> Your task:
The material below holds a span beginning at the line with "for (const [name, side]" and ending at the line with "bpy.data.objects.remove(obj)". Quote that span exactly, both ends included, and only that span.

─── Supplied information ───

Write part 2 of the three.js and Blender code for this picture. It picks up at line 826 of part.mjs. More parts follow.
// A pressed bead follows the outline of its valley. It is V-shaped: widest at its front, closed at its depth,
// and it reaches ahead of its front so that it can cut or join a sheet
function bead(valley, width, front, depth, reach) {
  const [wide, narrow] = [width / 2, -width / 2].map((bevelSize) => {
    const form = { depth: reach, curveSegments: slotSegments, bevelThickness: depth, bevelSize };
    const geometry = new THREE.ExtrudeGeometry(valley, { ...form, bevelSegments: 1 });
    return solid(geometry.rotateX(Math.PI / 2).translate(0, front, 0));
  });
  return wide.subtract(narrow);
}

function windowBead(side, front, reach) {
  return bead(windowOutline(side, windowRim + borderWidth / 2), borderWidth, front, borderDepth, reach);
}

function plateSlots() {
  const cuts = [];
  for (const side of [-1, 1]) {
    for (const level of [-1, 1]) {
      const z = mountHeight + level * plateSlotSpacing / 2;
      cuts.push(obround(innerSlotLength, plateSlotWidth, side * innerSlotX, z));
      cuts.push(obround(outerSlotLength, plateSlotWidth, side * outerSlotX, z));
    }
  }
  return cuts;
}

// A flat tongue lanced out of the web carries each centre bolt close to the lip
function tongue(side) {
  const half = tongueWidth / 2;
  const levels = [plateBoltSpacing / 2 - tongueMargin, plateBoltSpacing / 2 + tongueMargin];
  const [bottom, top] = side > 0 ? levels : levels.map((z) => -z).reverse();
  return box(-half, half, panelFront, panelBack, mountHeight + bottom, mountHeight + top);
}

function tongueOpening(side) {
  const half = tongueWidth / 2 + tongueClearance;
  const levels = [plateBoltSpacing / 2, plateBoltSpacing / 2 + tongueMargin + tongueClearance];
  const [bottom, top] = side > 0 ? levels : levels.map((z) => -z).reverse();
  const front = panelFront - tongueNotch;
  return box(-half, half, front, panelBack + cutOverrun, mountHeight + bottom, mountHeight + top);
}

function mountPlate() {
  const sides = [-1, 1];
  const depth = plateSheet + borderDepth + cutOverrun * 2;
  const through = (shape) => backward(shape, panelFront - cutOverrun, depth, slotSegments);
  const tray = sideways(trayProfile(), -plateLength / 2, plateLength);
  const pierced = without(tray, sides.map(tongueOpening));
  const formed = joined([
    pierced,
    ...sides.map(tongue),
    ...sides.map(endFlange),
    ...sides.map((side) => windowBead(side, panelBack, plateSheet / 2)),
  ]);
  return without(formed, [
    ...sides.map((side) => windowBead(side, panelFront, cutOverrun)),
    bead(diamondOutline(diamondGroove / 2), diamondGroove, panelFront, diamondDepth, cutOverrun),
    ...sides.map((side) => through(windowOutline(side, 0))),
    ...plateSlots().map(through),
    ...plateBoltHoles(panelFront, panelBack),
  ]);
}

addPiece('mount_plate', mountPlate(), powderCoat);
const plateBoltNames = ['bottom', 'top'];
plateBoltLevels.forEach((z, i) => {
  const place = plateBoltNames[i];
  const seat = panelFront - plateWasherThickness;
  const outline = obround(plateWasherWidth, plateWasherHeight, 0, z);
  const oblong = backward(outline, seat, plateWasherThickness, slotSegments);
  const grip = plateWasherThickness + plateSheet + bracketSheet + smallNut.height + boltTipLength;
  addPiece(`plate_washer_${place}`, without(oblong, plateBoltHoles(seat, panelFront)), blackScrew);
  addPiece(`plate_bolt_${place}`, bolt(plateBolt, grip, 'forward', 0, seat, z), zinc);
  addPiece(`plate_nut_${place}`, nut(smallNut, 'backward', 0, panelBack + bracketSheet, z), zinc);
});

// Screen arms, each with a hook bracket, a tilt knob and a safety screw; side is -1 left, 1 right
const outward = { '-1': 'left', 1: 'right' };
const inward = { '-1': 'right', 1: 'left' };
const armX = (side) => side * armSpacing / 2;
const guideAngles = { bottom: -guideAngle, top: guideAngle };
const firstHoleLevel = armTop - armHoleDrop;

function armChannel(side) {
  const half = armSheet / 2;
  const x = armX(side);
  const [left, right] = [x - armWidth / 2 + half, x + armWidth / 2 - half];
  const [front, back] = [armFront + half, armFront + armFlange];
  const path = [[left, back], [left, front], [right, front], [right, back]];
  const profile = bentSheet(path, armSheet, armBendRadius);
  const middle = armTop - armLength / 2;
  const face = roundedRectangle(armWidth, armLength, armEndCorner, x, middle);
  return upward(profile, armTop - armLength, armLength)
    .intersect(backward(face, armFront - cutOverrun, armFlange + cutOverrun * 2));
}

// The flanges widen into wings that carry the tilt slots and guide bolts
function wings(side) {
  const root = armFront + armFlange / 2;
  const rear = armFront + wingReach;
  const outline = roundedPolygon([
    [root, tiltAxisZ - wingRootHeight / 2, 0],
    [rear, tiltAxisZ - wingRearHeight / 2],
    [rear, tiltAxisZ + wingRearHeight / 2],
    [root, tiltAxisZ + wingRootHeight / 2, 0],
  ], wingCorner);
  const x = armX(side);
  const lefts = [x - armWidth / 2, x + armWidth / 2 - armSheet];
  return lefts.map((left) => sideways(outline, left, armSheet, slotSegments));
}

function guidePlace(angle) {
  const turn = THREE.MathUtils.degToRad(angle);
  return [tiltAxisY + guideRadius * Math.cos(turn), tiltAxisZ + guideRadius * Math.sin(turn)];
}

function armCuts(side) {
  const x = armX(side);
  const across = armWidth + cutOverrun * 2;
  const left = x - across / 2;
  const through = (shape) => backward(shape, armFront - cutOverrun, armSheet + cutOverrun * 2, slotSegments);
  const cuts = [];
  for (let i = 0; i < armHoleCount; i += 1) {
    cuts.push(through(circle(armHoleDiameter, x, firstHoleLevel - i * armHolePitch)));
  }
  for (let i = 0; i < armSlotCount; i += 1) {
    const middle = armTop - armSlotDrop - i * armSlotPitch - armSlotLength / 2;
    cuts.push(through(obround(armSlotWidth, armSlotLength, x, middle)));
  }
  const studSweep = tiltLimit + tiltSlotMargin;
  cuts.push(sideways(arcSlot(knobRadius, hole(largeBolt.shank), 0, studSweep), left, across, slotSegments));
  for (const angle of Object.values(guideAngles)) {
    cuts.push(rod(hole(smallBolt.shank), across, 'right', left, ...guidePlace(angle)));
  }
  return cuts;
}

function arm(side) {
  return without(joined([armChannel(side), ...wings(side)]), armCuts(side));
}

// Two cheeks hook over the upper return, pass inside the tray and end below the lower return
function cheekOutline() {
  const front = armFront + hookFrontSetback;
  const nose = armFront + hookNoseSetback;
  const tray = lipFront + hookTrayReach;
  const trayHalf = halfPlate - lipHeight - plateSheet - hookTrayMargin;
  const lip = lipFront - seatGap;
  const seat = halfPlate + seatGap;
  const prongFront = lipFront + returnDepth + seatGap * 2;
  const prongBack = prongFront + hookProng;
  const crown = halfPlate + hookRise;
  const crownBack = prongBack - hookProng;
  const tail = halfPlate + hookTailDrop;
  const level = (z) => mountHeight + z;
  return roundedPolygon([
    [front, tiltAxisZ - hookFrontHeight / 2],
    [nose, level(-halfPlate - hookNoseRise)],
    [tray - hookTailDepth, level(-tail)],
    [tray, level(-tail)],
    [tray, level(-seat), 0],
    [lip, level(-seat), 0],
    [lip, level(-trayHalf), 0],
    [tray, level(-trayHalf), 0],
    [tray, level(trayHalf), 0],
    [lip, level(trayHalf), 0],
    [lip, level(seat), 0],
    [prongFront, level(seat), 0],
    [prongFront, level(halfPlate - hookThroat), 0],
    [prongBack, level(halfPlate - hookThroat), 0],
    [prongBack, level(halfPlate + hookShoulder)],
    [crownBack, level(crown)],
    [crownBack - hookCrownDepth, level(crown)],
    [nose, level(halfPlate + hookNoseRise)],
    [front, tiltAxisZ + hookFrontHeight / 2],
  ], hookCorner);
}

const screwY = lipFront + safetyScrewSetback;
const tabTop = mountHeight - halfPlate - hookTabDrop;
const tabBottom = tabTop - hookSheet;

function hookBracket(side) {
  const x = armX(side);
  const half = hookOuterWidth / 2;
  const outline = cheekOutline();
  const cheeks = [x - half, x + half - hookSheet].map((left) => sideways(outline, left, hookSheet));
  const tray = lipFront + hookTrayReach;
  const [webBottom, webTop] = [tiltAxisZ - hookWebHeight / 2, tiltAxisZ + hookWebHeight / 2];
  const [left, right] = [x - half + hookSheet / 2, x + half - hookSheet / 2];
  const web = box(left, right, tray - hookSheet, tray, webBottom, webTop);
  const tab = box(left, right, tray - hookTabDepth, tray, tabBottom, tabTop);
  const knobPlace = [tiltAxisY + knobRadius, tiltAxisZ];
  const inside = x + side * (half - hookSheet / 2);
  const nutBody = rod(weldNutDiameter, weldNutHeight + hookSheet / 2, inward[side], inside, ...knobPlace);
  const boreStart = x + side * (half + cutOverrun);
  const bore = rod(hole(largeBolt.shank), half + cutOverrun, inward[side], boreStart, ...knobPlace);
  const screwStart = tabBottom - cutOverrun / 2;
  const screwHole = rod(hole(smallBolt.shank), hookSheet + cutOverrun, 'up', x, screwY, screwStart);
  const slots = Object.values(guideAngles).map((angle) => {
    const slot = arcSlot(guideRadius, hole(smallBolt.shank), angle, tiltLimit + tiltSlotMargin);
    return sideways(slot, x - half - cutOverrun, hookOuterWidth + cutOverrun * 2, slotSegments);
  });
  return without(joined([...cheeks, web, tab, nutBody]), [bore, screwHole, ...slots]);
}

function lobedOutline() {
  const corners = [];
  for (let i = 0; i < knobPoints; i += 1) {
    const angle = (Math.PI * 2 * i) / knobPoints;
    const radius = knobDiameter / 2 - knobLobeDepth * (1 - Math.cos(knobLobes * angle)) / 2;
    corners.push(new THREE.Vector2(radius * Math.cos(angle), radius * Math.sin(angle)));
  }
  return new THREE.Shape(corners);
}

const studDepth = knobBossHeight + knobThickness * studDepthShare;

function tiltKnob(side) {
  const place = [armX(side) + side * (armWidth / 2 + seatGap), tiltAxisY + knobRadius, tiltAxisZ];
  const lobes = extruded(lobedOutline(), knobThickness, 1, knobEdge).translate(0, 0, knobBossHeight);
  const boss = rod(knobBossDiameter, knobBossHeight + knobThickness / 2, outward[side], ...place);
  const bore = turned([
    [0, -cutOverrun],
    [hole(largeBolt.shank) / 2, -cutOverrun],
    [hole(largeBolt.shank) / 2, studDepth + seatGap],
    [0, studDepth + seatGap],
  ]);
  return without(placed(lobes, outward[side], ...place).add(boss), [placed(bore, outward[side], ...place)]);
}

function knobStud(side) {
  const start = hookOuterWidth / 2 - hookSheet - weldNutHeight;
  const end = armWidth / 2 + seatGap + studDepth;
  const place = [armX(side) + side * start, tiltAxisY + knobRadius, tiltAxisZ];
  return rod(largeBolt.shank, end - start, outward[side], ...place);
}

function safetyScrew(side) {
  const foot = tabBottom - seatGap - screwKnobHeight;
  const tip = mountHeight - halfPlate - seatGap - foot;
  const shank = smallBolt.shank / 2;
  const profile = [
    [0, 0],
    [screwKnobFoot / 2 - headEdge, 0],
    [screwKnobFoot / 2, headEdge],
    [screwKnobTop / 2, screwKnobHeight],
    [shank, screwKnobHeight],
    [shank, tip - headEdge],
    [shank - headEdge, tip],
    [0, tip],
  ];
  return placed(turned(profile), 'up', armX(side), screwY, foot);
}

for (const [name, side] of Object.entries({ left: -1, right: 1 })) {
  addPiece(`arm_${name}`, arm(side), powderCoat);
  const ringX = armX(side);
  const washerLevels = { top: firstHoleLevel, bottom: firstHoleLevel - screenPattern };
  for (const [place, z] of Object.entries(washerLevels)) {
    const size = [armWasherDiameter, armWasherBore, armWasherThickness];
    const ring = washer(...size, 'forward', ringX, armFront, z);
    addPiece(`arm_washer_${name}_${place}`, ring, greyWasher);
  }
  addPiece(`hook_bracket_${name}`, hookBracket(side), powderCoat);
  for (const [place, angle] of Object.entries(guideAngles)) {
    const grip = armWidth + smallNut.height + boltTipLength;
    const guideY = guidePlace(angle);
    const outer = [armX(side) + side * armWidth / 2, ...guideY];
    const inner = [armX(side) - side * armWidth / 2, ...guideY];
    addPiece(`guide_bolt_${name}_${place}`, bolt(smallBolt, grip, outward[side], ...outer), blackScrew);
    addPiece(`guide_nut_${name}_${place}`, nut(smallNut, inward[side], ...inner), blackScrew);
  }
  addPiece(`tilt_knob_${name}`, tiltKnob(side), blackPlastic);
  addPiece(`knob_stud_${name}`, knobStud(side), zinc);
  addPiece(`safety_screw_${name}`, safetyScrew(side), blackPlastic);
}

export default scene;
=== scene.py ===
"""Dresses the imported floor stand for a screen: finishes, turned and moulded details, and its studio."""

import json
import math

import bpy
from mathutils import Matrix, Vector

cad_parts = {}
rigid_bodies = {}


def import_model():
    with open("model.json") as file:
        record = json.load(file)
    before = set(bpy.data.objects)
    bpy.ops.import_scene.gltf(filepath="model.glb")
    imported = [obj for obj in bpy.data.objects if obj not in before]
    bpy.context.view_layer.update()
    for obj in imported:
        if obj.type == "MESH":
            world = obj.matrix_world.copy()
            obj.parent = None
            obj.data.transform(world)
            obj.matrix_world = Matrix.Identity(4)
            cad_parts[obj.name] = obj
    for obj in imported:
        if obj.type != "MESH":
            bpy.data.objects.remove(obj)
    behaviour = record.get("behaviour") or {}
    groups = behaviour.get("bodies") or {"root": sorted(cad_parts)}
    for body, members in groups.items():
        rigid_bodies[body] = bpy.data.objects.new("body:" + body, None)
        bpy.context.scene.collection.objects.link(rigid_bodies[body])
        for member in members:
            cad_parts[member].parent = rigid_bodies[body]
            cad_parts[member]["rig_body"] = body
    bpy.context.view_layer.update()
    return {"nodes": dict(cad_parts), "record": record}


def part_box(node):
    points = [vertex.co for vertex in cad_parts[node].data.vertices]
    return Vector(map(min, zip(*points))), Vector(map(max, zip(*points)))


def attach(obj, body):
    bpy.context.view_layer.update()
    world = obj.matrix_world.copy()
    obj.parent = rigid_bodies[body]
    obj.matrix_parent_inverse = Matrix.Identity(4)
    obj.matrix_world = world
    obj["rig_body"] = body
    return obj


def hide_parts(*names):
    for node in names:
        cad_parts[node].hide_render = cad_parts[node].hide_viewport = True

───

> Task response:
for (const [name, side] of Object.entries({ left: -1, right: 1 })) {
  addPiece(`arm_${name}`, arm(side), powderCoat);
  const ringX = armX(side);
  const washerLevels = { top: firstHoleLevel, bottom: firstHoleLevel - screenPattern };
  for (const [place, z] of Object.entries(washerLevels)) {
    const size = [armWasherDiameter, armWasherBore, armWasherThickness];
    const ring = washer(...size, 'forward', ringX, armFront, z);
    addPiece(`arm_washer_${name}_${place}`, ring, greyWasher);
  }
  addPiece(`hook_bracket_${name}`, hookBracket(side), powderCoat);
  for (const [place, angle] of Object.entries(guideAngles)) {
    const grip = armWidth + smallNut.height + boltTipLength;
    const guideY = guidePlace(angle);
    const outer = [armX(side) + side * armWidth / 2, ...guideY];
    const inner = [armX(side) - side * armWidth / 2, ...guideY];
    addPiece(`guide_bolt_${name}_${place}`, bolt(smallBolt, grip, outward[side], ...outer), blackScrew);
    addPiece(`guide_nut_${name}_${place}`, nut(smallNut, inward[side], ...inner), blackScrew);
  }
  addPiece(`tilt_knob_${name}`, tiltKnob(side), blackPlastic);
  addPiece(`knob_stud_${name}`, knobStud(side), zinc);
  addPiece(`safety_screw_${name}`, safetyScrew(side), blackPlastic);
}

export default scene;
=== scene.py ===
"""Dresses the imported floor stand for a screen: finishes, turned and moulded details, and its studio."""

import json
import math

import bpy
from mathutils import Matrix, Vector

cad_parts = {}
rigid_bodies = {}


def import_model():
    with open("model.json") as file:
        record = json.load(file)
    before = set(bpy.data.objects)
    bpy.ops.import_scene.gltf(filepath="model.glb")
    imported = [obj for obj in bpy.data.objects if obj not in before]
    bpy.context.view_layer.update()
    for obj in imported:
        if obj.type == "MESH":
            world = obj.matrix_world.copy()
            obj.parent = None
            obj.data.transform(world)
            obj.matrix_world = Matrix.Identity(4)
            cad_parts[obj.name] = obj
    for obj in imported:
        if obj.type != "MESH":
            bpy.data.objects.remove(obj)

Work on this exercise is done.